(RAW DATA):
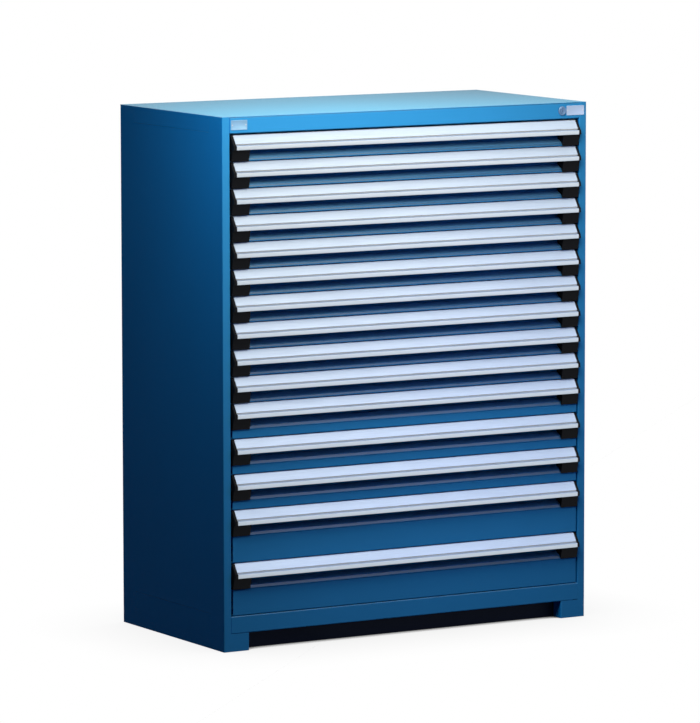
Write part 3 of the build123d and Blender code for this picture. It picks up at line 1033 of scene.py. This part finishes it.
@dataclass
class NamePlate:
    """A blank plate on the header: a rolled edge, a set-back field and two rivets.

    A step of the roll is measured in from the edge, and as a share of the thickness.
    """

    side: Side
    thickness: float = 0.001
    corner: float = 0.002
    least_corner: float = 0.0004
    roll: Corners = ((0.0, 0.0), (0.0, 0.6), (0.0003, 0.9), (0.0008, 1.0))
    edge: float = 0.0022
    edge_slope: float = 0.0006
    field_depth: float = 0.0003
    rivet_radius: float = 0.0016
    rivet_inset: float = 0.0048
    rivet_hole: float = 0.02
    rivet_steps: int = 8
    rivet_sides: int = 24

    def box(self) -> tuple[Vector, Vector]:
        """The plate's box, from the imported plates' box and the header's middle.

        Returns:
            Its lowest and highest corner.
        """
        low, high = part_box("name_plates")
        mesh = bpy.data.objects["name_plates"].data
        points = np.zeros(len(mesh.vertices) * 3)
        mesh.vertices.foreach_get("co", points)
        x = points[::3]
        half = x[x * self.side.value > 0]
        return Vector((half.min(), low.y, low.z)), Vector((half.max(), high.y, high.z))

    def outline(self, width: float, height: float, inset: float) -> np.ndarray:
        """A rounded rectangle, drawn in from the plate's edge.

        Args:
            width: the plate's width.
            height: the plate's height.
            inset: how far in the outline lies.

        Returns:
            Its points round the plate's middle, n by 2.
        """
        x, z = width / 2 - inset, height / 2 - inset
        corners = np.array([(-x, -z), (x, -z), (x, z), (-x, z)])
        return rounded_corners(corners, np.full(4, max(self.corner - inset, self.least_corner)))

    def build(self, palette: Palette) -> list[Object]:
        """Makes the plate and its rivets.

        Args:
            palette: the finishes.

        Returns:
            The pieces.
        """
        low, high = self.box()
        middle, size = (low + high) / 2, high - low
        steps = (
            *((inset, self.thickness * share) for inset, share in self.roll),
            (self.edge - self.edge_slope, self.thickness),
            (self.edge, self.thickness - self.field_depth),
        )
        rings = []
        for inset, height in steps:
            loop = self.outline(size.x, size.z, inset)
            y = np.full(len(loop), high.y - height)
            rings.append(np.stack([middle.x + loop[:, 0], y, middle.z + loop[:, 1]], axis=1))
        name = f"name_plate_{self.side.name.lower()}"
        metal = palette.silver_plate if self.side is Side.RIGHT else palette.pale_plate
        pieces = [dress(name, loft(np.stack(rings)), metal)]
        for label, sign in (("a", -1), ("b", 1)):
            centre = Vector((middle.x + sign * (size.x / 2 - self.rivet_inset), 0, middle.z))
            pieces.append(self.rivet(f"{name}_rivet_{label}", centre, high.y, palette))
        for piece in pieces:
            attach(piece, "housing")
            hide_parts("name_plates")
        return pieces

    def rivet(self, name: str, centre: Vector, back: float, palette: Palette) -> Object:
        """Makes one rivet: a dome on a short stem.

        The dome's height is the field's depth times the cosine of a quarter turn that
        runs from its middle to its rim.

        Args:
            name: the piece's name.
            centre: the rivet's place in X and Z.
            back: the y of the header's face.
            palette: the finishes.

        Returns:
            The rivet.
        """
        field_face = back - self.thickness + self.field_depth
        share = np.linspace(self.rivet_hole, 1, self.rivet_steps)
        height = self.field_depth * np.cos(share * math.pi / 2)
        dome = np.stack([self.rivet_radius * share, field_face - height], axis=1)
        foot = np.array([(self.rivet_radius, back), (self.rivet_radius * self.rivet_hole, back)])
        grid = ring_surface(np.concatenate([dome, foot]), centre, self.rivet_sides)
        return dress(name, closed_ring(grid), palette.zinc)


@dataclass
class SheetMetal:
    """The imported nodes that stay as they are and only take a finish."""

    painted: tuple[str, ...] = (
        "right_side_panel",
        "left_side_panel",
        "top_panel",
        "header_rail",
        "bottom_rail",
        "back_panel",
        "bottom_panel",
        "base_frame",
    )
    plated: tuple[str, ...] = ("slotted_uprights", "drawer_runners", "lock_bar")

    def finish(self, nodes: dict[str, Object], palette: Palette) -> int:
        """Gives every kept node its finish.

        Args:
            nodes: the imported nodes.
            palette: the finishes.

        Returns:
            How many nodes took one.
        """
        given = dict.fromkeys(self.painted, palette.blue) | dict.fromkeys(self.plated, palette.zinc)
        given |= {"toe_kick_panel": palette.black_paint, "lock_plug": palette.nickel}
        for number in range(1, DRAWERS + 1):
            given[f"drawer_{number:02d}_tray"] = palette.blue
            given[f"drawer_{number:02d}_carriage"] = palette.zinc
        for name, material in given.items():
            nodes[name].material_slots[0].material = material
        return len(given)


# Stage


@dataclass(frozen=True)
class Lamp:
    """A square area lamp. Its spread is the angle in degrees that its light is kept in."""

    name: str
    place: Point
    target: Point
    size: float
    power: float
    spread: float
    colour: Colour = WHITE
    lights_paint: bool = True
    shines_on_metal: bool = True

    def build(self) -> None:
        """Makes the lamp and points it at its target."""
        data = bpy.data.lights.new(self.name, "AREA")
        data.shape, data.size, data.energy = "SQUARE", self.size, self.power
        data.spread, data.color = math.radians(self.spread), self.colour
        lamp = bpy.data.objects.new(self.name, data)
        lamp.location = self.place
        ahead = Vector(self.target) - Vector(self.place)
        lamp.rotation_euler = ahead.to_track_quat("-Z", "Y").to_euler()
        lamp.visible_diffuse, lamp.visible_glossy = self.lights_paint, self.shines_on_metal
        bpy.context.scene.collection.objects.link(lamp)


WARM, AMBER, COOL = (1.0, 0.97, 0.81), (1.0, 0.85, 0.62), (0.8, 0.95, 1.8)
LAMPS = (
    Lamp("key", (-0.34, -0.86, 2.28), (0.29, -0.09, 0.98), 1.54, 29.0, 124.0, WARM, shines_on_metal=False),
    Lamp("soft_key", (0.15, -1.2, 2.4), (0.2, -0.3, 1.4), 1.5, 13.0, 124.0, AMBER, lights_paint=False),
    Lamp("low_key", (0.9, -1.7, 1.5), (-0.1, -0.3, 0.25), 0.9, 0.8, 80.0, COOL),
    Lamp("fill", (3.1, 1.6, 0.9), (0.2, 0.1, 0.8), 1.2, 40.0, 180.0),
)


@dataclass
class Studio:
    """The floor, the light and the camera.

    The key stands above the front and lights the paint, and metal mirrors the softer
    one beside it. The low key lights the low drawers, and the fill the right side.
    """

    camera_place: Point = (-7.69847, -13.05729, 2.58605)
    yaw: float = 0.5315914
    pitch: float = 0.1195285
    roll: float = -0.00106997
    lens: float = 259.25
    sensor: float = 36.0
    clip: tuple[float, float] = (0.1, 1000.0)
    floor_size: float = 400.0
    floor_sink: float = 0.0003
    floor_colour: Colour = (0.018, 0.024, 0.036)
    ambient: Colour = (0.004, 0.009, 0.02)
    contact_shade: float = 0.2
    contact_reach: float = 0.35
    contact_samples: int = 32
    dark_range: tuple[float, float] = (0.12, 0.4)
    dark_tone: Colour = (0.01, 0.01, 0.012)

    def build(self) -> None:
        """Makes all of it, and sets the scene's view transform."""
        bpy.context.scene.view_settings.view_transform = "Standard"
        self.make_floor()
        self.make_world()
        for lamp in LAMPS:
            lamp.build()
        self.make_camera()

    def make_floor(self) -> None:
        """A large pale floor that shows white, shaded beside the cabinet and dark under it."""
        half, signs = self.floor_size / 2, ((-1, -1), (1, -1), (1, 1), (-1, 1))
        mesh = bpy.data.meshes.new("studio_floor")
        mesh.from_pydata([(x * half, y * half, -self.floor_sink) for x, y in signs], [], [[0, 1, 2, 3]])
        material = bpy.data.materials.new("pale_floor")
        bench = NodeBench(empty_tree(material))
        shade = bench.add("ShaderNodeAmbientOcclusion", distance=self.contact_reach)
        shade.samples = self.contact_samples
        clear = shade.outputs["AO"]
        beside = bench.mix(clear, (1 - self.contact_shade,) * 3, WHITE)
        tone = bench.mix(bench.ramp(clear, *self.dark_range), self.dark_tone, beside)
        shown = bench.add("ShaderNodeEmission", color=tone, strength=1.0)
        lit = bench.add("ShaderNodeBsdfDiffuse", color=self.floor_colour)
        top = bench.mix_shaders(bench.seen_directly(), lit, shown)
        below = bench.add("ShaderNodeNewGeometry").outputs["Backfacing"]
        sided = bench.mix_shaders(below, top, bench.add("ShaderNodeBsdfTransparent"))
        bench.add("ShaderNodeOutputMaterial", surface=sided.outputs[0])
        mesh.materials.append(material)
        floor = bpy.data.objects.new("studio_floor", mesh)
        bpy.context.scene.collection.objects.link(floor)

    def make_world(self) -> None:
        """A white surround for the eye and for reflections, and a dim one for light."""
        world = bpy.data.worlds.new("studio")
        bench = NodeBench(empty_tree(world))
        tone = bench.mix(bench.seen_directly(), self.ambient, WHITE)
        background = bench.add("ShaderNodeBackground", color=tone, strength=1.0)
        bench.add("ShaderNodeOutputWorld", surface=background.outputs[0])
        bpy.context.scene.world = world

    def make_camera(self) -> None:
        """The camera at the photograph's place, turned by yaw, pitch and roll."""
        sin_yaw, cos_yaw = math.sin(self.yaw), math.cos(self.yaw)
        sin_pitch, cos_pitch = math.sin(self.pitch), math.cos(self.pitch)
        forward = Vector((sin_yaw * cos_pitch, cos_yaw * cos_pitch, -sin_pitch))
        right = Vector((cos_yaw, -sin_yaw, 0))
        up = right.cross(forward)
        rolled_right = right * math.cos(self.roll) + up * math.sin(self.roll)
        rolled_up = up * math.cos(self.roll) - right * math.sin(self.roll)
        data = bpy.data.cameras.new("photo_camera")
        data.lens = self.lens
        data.sensor_width = self.sensor
        data.clip_start, data.clip_end = self.clip
        camera = bpy.data.objects.new("photo_camera", data)
        turn = Matrix((rolled_right, rolled_up, -forward)).transposed()
        camera.matrix_world = Matrix.Translation(Vector(self.camera_place)) @ turn.to_4x4()
        bpy.context.scene.collection.objects.link(camera)
        bpy.context.scene.camera = camera


@dataclass
class Cabinet:
    """The whole cabinet: every kept node and every finer piece."""

    nodes: dict[str, Object]
    palette: Palette = field(default_factory=Palette)
    pull: PullBar = field(default_factory=PullBar)
    cap: EndCap = field(default_factory=EndCap)

    def build(self) -> None:
        """Finishes the sheet metal and builds the pieces on it."""
        LOG.info("finished %d packed nodes", SheetMetal().finish(self.nodes, self.palette))
        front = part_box("header_rail")[0].y
        for number in range(1, DRAWERS + 1):
            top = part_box(f"drawer_{number:02d}_handle")[1].z
            place = DrawerPlace(number, front, top)
            pull = self.pull.build(place, self.palette)
            caps = [self.cap.build(place, side, self.palette) for side in Side]
            LOG.info("%s: %s", pull.name, ", ".join(cap.name for cap in caps))
        for made in (Lock().build(self.palette), *(NamePlate(side).build(self.palette) for side in Side)):
            LOG.info("header: %s", ", ".join(piece.name for piece in made))


def main() -> None:
    logging.basicConfig(level=logging.INFO, format="%(name)s: %(message)s")
    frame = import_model()
    Studio().build()
    Cabinet(frame["nodes"]).build()


if __name__ == "__main__":
    main()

(TASK): Starting at the top of the data above, repeat every line exactly until the line containing "return rounded_corners(corners, np.full(4, max(self.corner" has been given, then stop.

(OUTPUT FOR THIS EXERCISE):
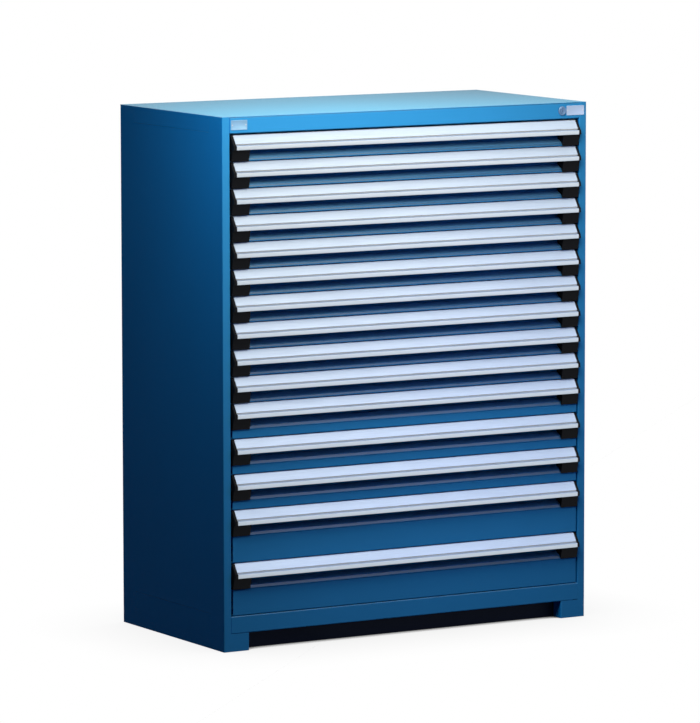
Write part 3 of the build123d and Blender code for this picture. It picks up at line 1033 of scene.py. This part finishes it.
@dataclass
class NamePlate:
    """A blank plate on the header: a rolled edge, a set-back field and two rivets.

    A step of the roll is measured in from the edge, and as a share of the thickness.
    """

    side: Side
    thickness: float = 0.001
    corner: float = 0.002
    least_corner: float = 0.0004
    roll: Corners = ((0.0, 0.0), (0.0, 0.6), (0.0003, 0.9), (0.0008, 1.0))
    edge: float = 0.0022
    edge_slope: float = 0.0006
    field_depth: float = 0.0003
    rivet_radius: float = 0.0016
    rivet_inset: float = 0.0048
    rivet_hole: float = 0.02
    rivet_steps: int = 8
    rivet_sides: int = 24

    def box(self) -> tuple[Vector, Vector]:
        """The plate's box, from the imported plates' box and the header's middle.

        Returns:
            Its lowest and highest corner.
        """
        low, high = part_box("name_plates")
        mesh = bpy.data.objects["name_plates"].data
        points = np.zeros(len(mesh.vertices) * 3)
        mesh.vertices.foreach_get("co", points)
        x = points[::3]
        half = x[x * self.side.value > 0]
        return Vector((half.min(), low.y, low.z)), Vector((half.max(), high.y, high.z))

    def outline(self, width: float, height: float, inset: float) -> np.ndarray:
        """A rounded rectangle, drawn in from the plate's edge.

        Args:
            width: the plate's width.
            height: the plate's height.
            inset: how far in the outline lies.

        Returns:
            Its points round the plate's middle, n by 2.
        """
        x, z = width / 2 - inset, height / 2 - inset
        corners = np.array([(-x, -z), (x, -z), (x, z), (-x, z)])
        return rounded_corners(corners, np.full(4, max(self.corner - inset, self.least_corner)))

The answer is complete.